- **EXERCISE AIM**
Reproduce exactly the lines from the one containing "color([0.9, 0.7, 0.25])" through the one containing "cad_parts[node].hide_render = cad_parts[node].hide_viewport", both included, and nothing else.

- **STORED DATA**
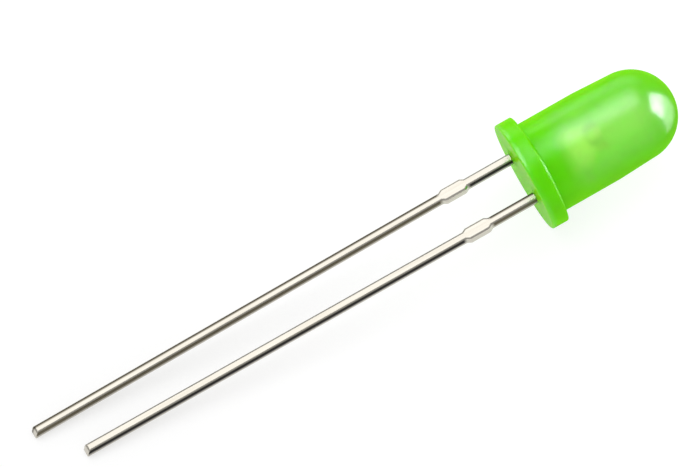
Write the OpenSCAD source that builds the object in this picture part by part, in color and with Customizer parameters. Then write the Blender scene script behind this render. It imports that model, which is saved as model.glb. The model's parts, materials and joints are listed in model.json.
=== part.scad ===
// Round 5 mm through-hole light-emitting diode, lying as it comes to rest on a table:
// the flange rim and both lead tips touch the plane z = 0.
// X runs along the diode towards the dome, Y across the leads towards the anode.
// The origin is at the middle of the bounding box, on the table.

/* [Lens] */
// Diameter of the straight barrel that a panel hole or bezel fits
lens_d = 5.0; // [4.6:0.1:6]
// Height of the dome's tip above the seat, which is the underside of the flange
lens_h = 8.7; // [8.2:0.1:11]
// How much the mould's draft draws the barrel's radius in before the dome starts
draft_inset = 0.1; // [0.06:0.01:0.15]
// Draft angle of the barrel's upper part, in degrees
draft_angle = 2.8; // [2:0.1:5]

/* [Flange] */
// How far the flange stands out past the barrel, all round
flange_ledge = 0.5; // [0.3:0.05:1]
// Thickness of the flange
flange_t = 0.95; // [0.7:0.05:1.5]
// Radius of the flange's two moulded edges
flange_edge_r = 0.1; // [0.04:0.01:0.14]
// Radius of the fillet between flange and barrel
root_fillet_r = 0.12; // [0.04:0.01:0.15]

/* [Leads] */
// Distance between the leads' centre lines where they leave the flange
lead_pitch = 2.54; // [2.4:0.02:2.8]
// Width of each lead
lead_w = 0.5; // [0.4:0.02:0.6]
// Thickness of the sheet that the leadframe is stamped from
sheet_t = 0.5; // [0.4:0.02:0.6]
// Length of the longer lead below the seat, the anode
anode_len = 28; // [20:0.5:32]
// Length of the shorter lead below the seat, the cathode
cathode_len = 26.2; // [18.5:0.1:27.5]
// How far each tip is drawn in towards the other lead
toe_in = 0.12; // [0:0.02:0.3]
// How far the lower face of a sheared tip stands out past the upper face
shear_slope = 0.18; // [0.04:0.02:0.4]

/* [Dam bar stubs] */
// Width of a lead across the stubs of its cut dam bar
stub_w = 0.74; // [0.62:0.02:1.2]
// Distance from the seat to the stubs
stub_drop = 2.65; // [1.5:0.05:5]
// Length of the stubs along the lead, with their tapered ends
stub_len = 1.5; // [0.8:0.1:2.5]
// Length of each tapered end of a stub
stub_taper = 0.2; // [0.1:0.05:0.35]

/* [Leadframe in the lens] */
// Height of the reflector cup's rim above the seat
frame_h = 4.45; // [4:0.05:5]
// Outer diameter of the cup's rim
cup_d = 1.2; // [1.1:0.05:1.4]
// Outer diameter of the cup at its foot
cup_foot_d = 0.95; // [0.85:0.05:1]
// Diameter of the cup's mouth
mouth_d = 0.96; // [0.9:0.02:1]
// Diameter of the cup's floor
floor_d = 0.6; // [0.5:0.02:0.7]
// Depth of the cup's hollow
cup_depth = 0.35; // [0.25:0.05:0.45]
// Wall of metal under the cup's floor, down to the cup's foot
cup_base_t = 0.4; // [0.3:0.05:0.6]
// How far the cathode's anvil reaches past the lens's axis
anvil_reach = 0.62; // [0.5:0.02:0.66]
// Height at which the leads begin to widen above the seat
neck_h = 1.7; // [1.2:0.1:1.9]
// Rise of the anvil's slanted lower edge
anvil_slant = 0.7; // [0.3:0.1:0.9]
// Height of the anvil's straight outer sides above its slanted edge
anvil_side_h = 0.7; // [0.4:0.1:0.9]
// How much wider than its lead the anode's post is at its head
post_extra_w = 0.12; // [0.04:0.02:0.16]
// Height of the post's head, from its slanted shoulder to its top
post_head_h = 1; // [0.6:0.1:1.6]

/* [Die and bond wire] */
// Side of the square die
die_w = 0.3; // [0.2:0.01:0.34]
// Height of the die
die_h = 0.2; // [0.1:0.01:0.22]
// Diameter of the adhesive under the die
adhesive_d = 0.46; // [0.44:0.01:0.49]
// Thickness of the adhesive
adhesive_t = 0.03; // [0.02:0.01:0.05]
// Diameter of the bond wire
wire_d = 0.03; // [0.02:0.005:0.05]
// Diameter of the ball bond on the die and of the stitch on the post
bond_d = 0.09; // [0.07:0.01:0.12]
// Height of the ball bond and of the stitch
bond_h = 0.04; // [0.03:0.01:0.06]

/* [Hidden] */
$fn = 96;

// Lens: the taper meets the dome at its widest circle, and its section ends a hair inside the dome
lens_r = lens_d / 2;
flange_r = lens_r + flange_ledge;
dome_r = lens_r - draft_inset;
dome_z = lens_h - dome_r;
straight_top = dome_z - draft_inset / tan(draft_angle);
taper_rise = dome_r * cos(draft_angle) * sin(draft_angle);

// Leadframe
tip_pitch = lead_pitch - 2 * toe_in;
stub_end = stub_drop + stub_len;
cup_floor_z = frame_h - cup_depth;
cup_foot_z = cup_floor_z - cup_base_t;
anvil_low_z = neck_h + anvil_slant;
anvil_shoulder_z = anvil_low_z + anvil_side_h;
anvil_top_z = cup_foot_z + cup_base_t / 2;
post_shoulder_z = frame_h - post_head_h;

// Die and wire: one arc springs straight up from the ball and comes down in the stitch
die_z = cup_floor_z + adhesive_t;
ball_z = die_z + die_h;
stitch_y = lead_pitch / 2 - post_extra_w / 2;
arc_start_z = ball_z + bond_h / 2;
arc_rise = frame_h + bond_h / 2 - arc_start_z;
arc_r = (stitch_y * stitch_y + arc_rise * arc_rise) / (2 * stitch_y);
arc_end_angle = atan2(arc_rise, stitch_y - arc_r);

// Rest pose: the longer lead lifts its own side, so the diode rolls a little as it tilts.
// Whichever lead is longer, contact_y is the corner of the anode's tip that touches the table.
roll_slope = (anode_len - cathode_len) / tip_pitch;
tip_inner_y = tip_pitch / 2 - lead_w / 2;
tip_outer_y = tip_pitch / 2 + lead_w / 2;
contact_y = anode_len > cathode_len ? tip_inner_y : tip_outer_y;
tilt = atan((flange_r - sheet_t / 2) / (anode_len + flange_edge_r - roll_slope * contact_y));
roll = asin(roll_slope * tan(tilt));
seat_height = (flange_r - flange_edge_r) * cos(tilt) + flange_edge_r * (1 - sin(tilt));
dome_end_x = dome_z * cos(tilt) + dome_r;
tip_end_x = -max(anode_len, cathode_len) * cos(tilt)
    + sin(tilt) * (sheet_t / 2 * cos(roll) - tip_outer_y * abs(sin(roll)));
seat_x = -(dome_end_x + tip_end_x) / 2;

// Everything is drawn upright on its seat, with the sheet in the plane x = 0, and then laid down
module at_rest() {
    translate([seat_x, 0, seat_height])
        rotate([0, -tilt, 0])
            rotate([roll, 0, 0])
                rotate([0, 90, 0])
                    children();
}

// Half of the lens's section, in radius and height
module flange_section() {
    square([flange_r - flange_edge_r, flange_t]);
    translate([0, flange_edge_r])
        square([flange_r, flange_t - 2 * flange_edge_r]);
    for (z = [flange_edge_r, flange_t - flange_edge_r])
        translate([flange_r - flange_edge_r, z])
            circle(flange_edge_r);
}

module root_fillet_section() {
    translate([lens_r, flange_t])
        difference() {
            translate([-root_fillet_r, -root_fillet_r])
                square(2 * root_fillet_r);
            translate([root_fillet_r, root_fillet_r])
                circle(root_fillet_r);
        }
}

module barrel_section() {
    polygon([
        [0, 0],
        [lens_r, 0],
        [lens_r, straight_top],
        [dome_r - taper_rise * tan(draft_angle), dome_z + taper_rise],
        [0, dome_z + taper_rise]
    ]);
}

module dome_section() {
    intersection() {
        translate([0, dome_z])
            circle(dome_r);
        translate([0, dome_z - dome_r / 2])
            square(2 * dome_r);
    }
}

module moulding() {
    rotate_extrude() {
        flange_section();
        root_fillet_section();
        barrel_section();
        dome_section();
    }
}

// Outlines are drawn with +x towards the lens's axis, and y up from the seat
module stem_outline(length) {
    polygon([
        [-lead_w / 2 + toe_in, -length],
        [-lead_w / 2, -stub_end],
        [-stub_w / 2, -stub_end + stub_taper],
        [-stub_w / 2, -stub_drop - stub_taper],
        [-lead_w / 2, -stub_drop],
        [-lead_w / 2, neck_h],
        [lead_w / 2, neck_h],
        [lead_w / 2, -stub_drop],
        [stub_w / 2, -stub_drop - stub_taper],
        [stub_w / 2, -stub_end + stub_taper],
        [lead_w / 2, -stub_end],
        [lead_w / 2 + toe_in, -length]
    ]);
}

module anvil_outline() {
    axis_x = lead_pitch / 2;
    polygon([
        [-lead_w / 2, 0],
        [-lead_w / 2, anvil_shoulder_z],
        [axis_x - cup_foot_d / 2, anvil_top_z],
        [axis_x + cup_foot_d / 2, anvil_top_z],
        [axis_x + anvil_reach, anvil_shoulder_z],
        [axis_x + anvil_reach, anvil_low_z],
        [lead_w / 2, neck_h],
        [lead_w / 2, 0]
    ]);
}

module post_outline() {
    polygon([
        [-lead_w / 2, 0],
        [-lead_w / 2, frame_h],
        [lead_w / 2 + post_extra_w, frame_h],
        [lead_w / 2 + post_extra_w, post_shoulder_z + post_extra_w],
        [lead_w / 2, post_shoulder_z],
        [lead_w / 2, 0]
    ]);
}

// A lead stamped from the sheet: side is -1 for the cathode and 1 for the anode
module stamped(side, length) {
    difference() {
        rotate([90, 0, 90])
            linear_extrude(sheet_t, center = true)
                translate([side * lead_pitch / 2, 0])
                    mirror([side > 0 ? 1 : 0, 0]) {
                        stem_outline(length);
                        children();
                    }
        sheared_off(side, length);
    }
}

// The wedge that the shears take off a tip, so that its lower face stands out
module sheared_off(side, length) {
    reach = 2 * lead_w + toe_in;
    translate([0, side * lead_pitch / 2 + reach, 0])
        rotate([90, 0, 0])
            linear_extrude(2 * reach)
                polygon([
                    [sheet_t / 2, -length],
                    [-sheet_t, -length + shear_slope * 3 / 2],
                    [-sheet_t, -length - shear_slope],
                    [sheet_t / 2, -length - shear_slope]
                ]);
}

module reflector_cup() {
    translate([0, 0, cup_foot_z])
        cylinder(d1 = cup_foot_d, d2 = cup_d, h = frame_h - cup_foot_z);
}

module cup_hollow() {
    translate([0, 0, cup_floor_z])
        cylinder(d1 = floor_d, d2 = mouth_d, h = cup_depth);
}

module cathode_shape() {
    difference() {
        union() {
            stamped(-1, cathode_len)
                anvil_outline();
            reflector_cup();
        }
        cup_hollow();
    }
}

module anode_shape() {
    stamped(1, anode_len)
        post_outline();
}

module die_shape() {
    translate([-die_w / 2, -die_w / 2, die_z])
        cube([die_w, die_w, die_h]);
}

module adhesive_shape() {
    translate([0, 0, cup_floor_z])
        cylinder(d = adhesive_d, h = adhesive_t);
}

module wire_shape() {
    translate([0, 0, ball_z])
        cylinder(d = bond_d, h = bond_h);
    translate([0, stitch_y, frame_h])
        cylinder(d = bond_d, h = bond_h);
    translate([0, arc_r, arc_start_z])
        rotate([90, 0, 90])
            rotate([0, 0, arc_end_angle])
                rotate_extrude(angle = 180 - arc_end_angle)
                    translate([arc_r, 0])
                        circle(d = wire_d);
}

module epoxy_lens() {
    color([0.38, 0.83, 0.08, 0.75])
        at_rest()
            difference() {
                moulding();
                cathode_shape();
                anode_shape();
                die_shape();
                adhesive_shape();
                wire_shape();
            }
}

module cathode_lead() {
    color([0.82, 0.81, 0.78])
        at_rest()
            cathode_shape();
}

module anode_lead() {
    color([0.82, 0.81, 0.78])
        at_rest()
            anode_shape();
}

module led_die() {
    color([0.45, 0.4, 0.15])
        at_rest()
            die_shape();
}

module die_adhesive() {
    color([0.7, 0.7, 0.72])
        at_rest()
            adhesive_shape();
}

module bond_wire() {
    color([0.9, 0.7, 0.25])
        at_rest()
            wire_shape();
}

epoxy_lens();
cathode_lead();
anode_lead();
led_die();
die_adhesive();
bond_wire();
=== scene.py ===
import json
from math import cos, pi, radians, sin

import bmesh
import bpy
from bpy.props import FloatProperty, FloatVectorProperty, IntProperty, PointerProperty
from bpy.types import Node, NodeSocket, Operator, Panel, PropertyGroup
from mathutils import Matrix, Vector


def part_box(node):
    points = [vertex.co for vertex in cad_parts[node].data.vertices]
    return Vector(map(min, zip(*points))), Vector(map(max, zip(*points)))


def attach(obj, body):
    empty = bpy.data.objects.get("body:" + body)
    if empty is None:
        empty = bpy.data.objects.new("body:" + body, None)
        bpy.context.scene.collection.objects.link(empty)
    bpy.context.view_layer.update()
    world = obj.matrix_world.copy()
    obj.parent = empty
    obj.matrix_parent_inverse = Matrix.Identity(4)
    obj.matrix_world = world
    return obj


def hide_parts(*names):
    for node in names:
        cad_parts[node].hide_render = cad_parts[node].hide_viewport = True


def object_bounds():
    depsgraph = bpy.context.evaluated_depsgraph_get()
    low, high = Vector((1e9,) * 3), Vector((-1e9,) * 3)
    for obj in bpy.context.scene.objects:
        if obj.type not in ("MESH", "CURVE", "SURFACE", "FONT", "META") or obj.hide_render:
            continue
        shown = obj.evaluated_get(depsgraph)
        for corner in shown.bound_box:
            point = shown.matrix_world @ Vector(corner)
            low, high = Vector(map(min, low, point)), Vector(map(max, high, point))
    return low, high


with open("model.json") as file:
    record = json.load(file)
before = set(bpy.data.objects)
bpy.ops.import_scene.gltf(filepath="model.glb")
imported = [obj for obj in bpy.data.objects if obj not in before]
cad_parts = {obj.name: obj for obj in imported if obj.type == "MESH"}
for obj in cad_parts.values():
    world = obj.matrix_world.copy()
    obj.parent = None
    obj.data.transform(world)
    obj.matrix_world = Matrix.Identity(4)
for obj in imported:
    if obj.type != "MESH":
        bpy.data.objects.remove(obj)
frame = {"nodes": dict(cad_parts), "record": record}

bl_info = {
    "name": "Through-hole LED",
    "version": (1, 0, 0),
    "blender": (4, 5, 0),
    "location": "3D View > Sidebar > LED",
    "description": "Moulds the epoxy lens, finishes the tinned leads and lights the diode on a table",
    "category": "Object",
}

MM = 0.001
# Points closer together than this, in metres, are one point
SAME_PLACE = 1e-6
CAD_BOX = [list(corner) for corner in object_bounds()]


# ---- What the frame says about how the diode lies ----

MOUNTS = {mount["name"]: mount for mount in frame["record"]["mounts"]}
SEAT = Vector(MOUNTS["seat"]["pos_m"])
AXIS = -Vector(MOUNTS["seat"]["axis"]).normalized()
BARREL_R = MOUNTS["barrel"]["dims"]["r_mm"] * MM
BARREL_MIDDLE = (Vector(MOUNTS["barrel"]["pos_m"]) - SEAT).dot(AXIS)
BARREL_TOP = BARREL_MIDDLE + MOUNTS["barrel"]["dims"]["length_mm"] * MM / 2
LENS_LOW, LENS_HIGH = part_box("epoxy_lens")
FLANGE_R = (LENS_HIGH.y - LENS_LOW.y) / 2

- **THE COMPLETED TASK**
    color([0.9, 0.7, 0.25])
        at_rest()
            wire_shape();
}

epoxy_lens();
cathode_lead();
anode_lead();
led_die();
die_adhesive();
bond_wire();
=== scene.py ===
import json
from math import cos, pi, radians, sin

import bmesh
import bpy
from bpy.props import FloatProperty, FloatVectorProperty, IntProperty, PointerProperty
from bpy.types import Node, NodeSocket, Operator, Panel, PropertyGroup
from mathutils import Matrix, Vector


def part_box(node):
    points = [vertex.co for vertex in cad_parts[node].data.vertices]
    return Vector(map(min, zip(*points))), Vector(map(max, zip(*points)))


def attach(obj, body):
    empty = bpy.data.objects.get("body:" + body)
    if empty is None:
        empty = bpy.data.objects.new("body:" + body, None)
        bpy.context.scene.collection.objects.link(empty)
    bpy.context.view_layer.update()
    world = obj.matrix_world.copy()
    obj.parent = empty
    obj.matrix_parent_inverse = Matrix.Identity(4)
    obj.matrix_world = world
    return obj


def hide_parts(*names):
    for node in names:
        cad_parts[node].hide_render = cad_parts[node].hide_viewport = True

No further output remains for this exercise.